What to produce: From the entries that follow, list every line in which the string "axes" appears.

Material provided:

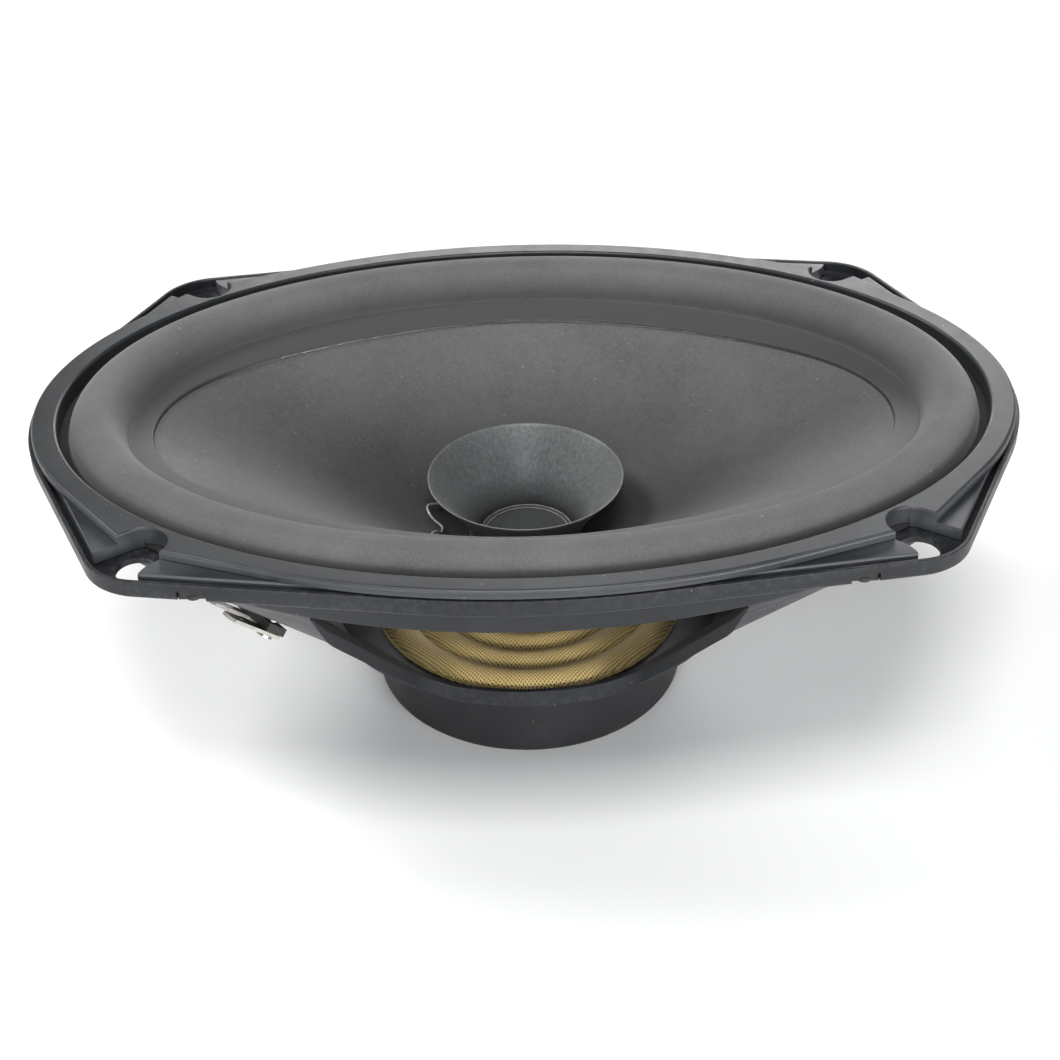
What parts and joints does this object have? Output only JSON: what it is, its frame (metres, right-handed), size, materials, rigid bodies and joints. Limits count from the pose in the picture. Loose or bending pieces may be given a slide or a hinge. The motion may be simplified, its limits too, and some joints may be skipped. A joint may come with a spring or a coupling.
{
  "type": "oval car loudspeaker",
  "caption": "Oval full-range car loudspeaker with a stamped basket, trim ring, paper cone with a whizzer cone, and a booted magnet.",
  "frame": {"origin": "middle of the flat bottom of the magnet boot, under the middle of the cone", "axes": "+Z the way the cone faces, +X along the long axis of the oval, -Y the side with the terminals nearer"},
  "size_m": [0.2354, 0.16, 0.0821],
  "materials": {
    "basket_paint": "satin dark grey paint with fine dust and wear",
    "trim_plastic": "moulded grey plastic, satin band over a matte web",
    "surround_foam": "matte speckled grey foam",
    "spider_cloth": "resin-stiffened woven cloth, golden tan",
    "cone_paper": "mottled dark grey pulp",
    "whizzer_paper": "smooth dark grey paper with a soft sheen",
    "dust_cap_paper": "matte dark paper",
    "former_film": "amber film",
    "coil_copper": "enamelled copper wire",
    "boot_rubber": "soft near-black vinyl, slightly glossy",
    "ferrite": "matte sintered ferrite",
    "plated_steel": "zinc-plated steel",
    "terminal_phenolic": "dark brown-black laminate",
    "terminal_brass": "dull plated brass",
    "tinsel_braid": "tinned copper braid"
  },
  "bodies": {
    "frame": {"basket": "basket_paint", "trim_ring": "trim_plastic", "surround": "surround_foam", "spider": "spider_cloth", "terminal_board": "terminal_phenolic", "terminal_board_rivet": "plated_steel", "terminal_tab_positive": "terminal_brass", "terminal_tab_negative": "terminal_brass", "terminal_rivet_positive": "terminal_brass", "terminal_rivet_negative": "terminal_brass", "tinsel_lead_positive": "tinsel_braid", "tinsel_lead_negative": "tinsel_braid", "top_plate": "plated_steel", "magnet": "ferrite", "back_plate": "plated_steel", "magnet_boot": "boot_rubber", "basket_rivet_1": "plated_steel", "basket_rivet_2": "plated_steel", "basket_rivet_3": "plated_steel", "basket_rivet_4": "plated_steel"},
    "cone_assembly": {"cone": "cone_paper", "whizzer_cone": "whizzer_paper", "dust_cap": "dust_cap_paper", "voice_coil_former": "former_film", "voice_coil": "coil_copper", "lead_eyelet_positive": "terminal_brass", "lead_eyelet_negative": "terminal_brass", "coil_wire_positive": "coil_copper", "coil_wire_negative": "coil_copper"}
  },
  "joints": [
    {"name": "cone_travel", "type": "slide", "parent": "frame", "child": "cone_assembly", "axis": [0, 0, 1], "range_m": [-0.003, 0.003], "stiffness_N_per_m": 2500, "deforming": ["surround", "spider", "tinsel_lead_positive", "tinsel_lead_negative"]}
  ]
}
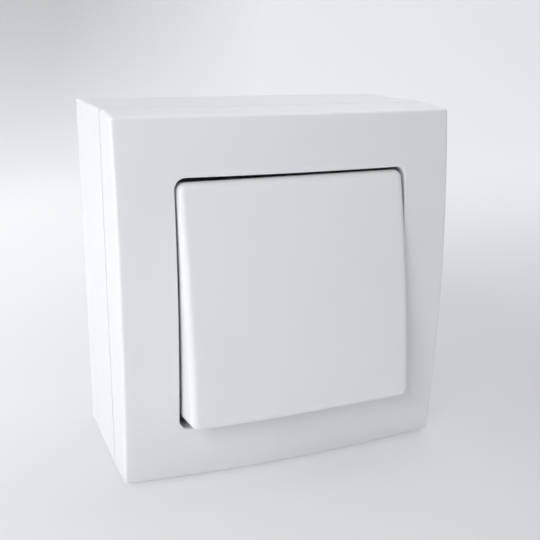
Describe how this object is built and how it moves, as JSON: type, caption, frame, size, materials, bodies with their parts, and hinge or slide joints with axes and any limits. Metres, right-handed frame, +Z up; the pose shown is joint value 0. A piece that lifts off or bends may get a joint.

The solution:
  "frame": {"origin": "middle of the flat bottom of the magnet boot, under the middle of the cone", "axes": "+Z the way the cone faces, +X along the long axis of the oval, -Y the side with the terminals nearer"},
Describe how this object is built and how it moves, as JSON: type, caption, frame, size, materials, bodies with their parts, and hinge or slide joints with axes and any limits. Metres, right-handed frame, +Z up; the pose shown is joint value 0. A piece that lifts off or bends may get a joint.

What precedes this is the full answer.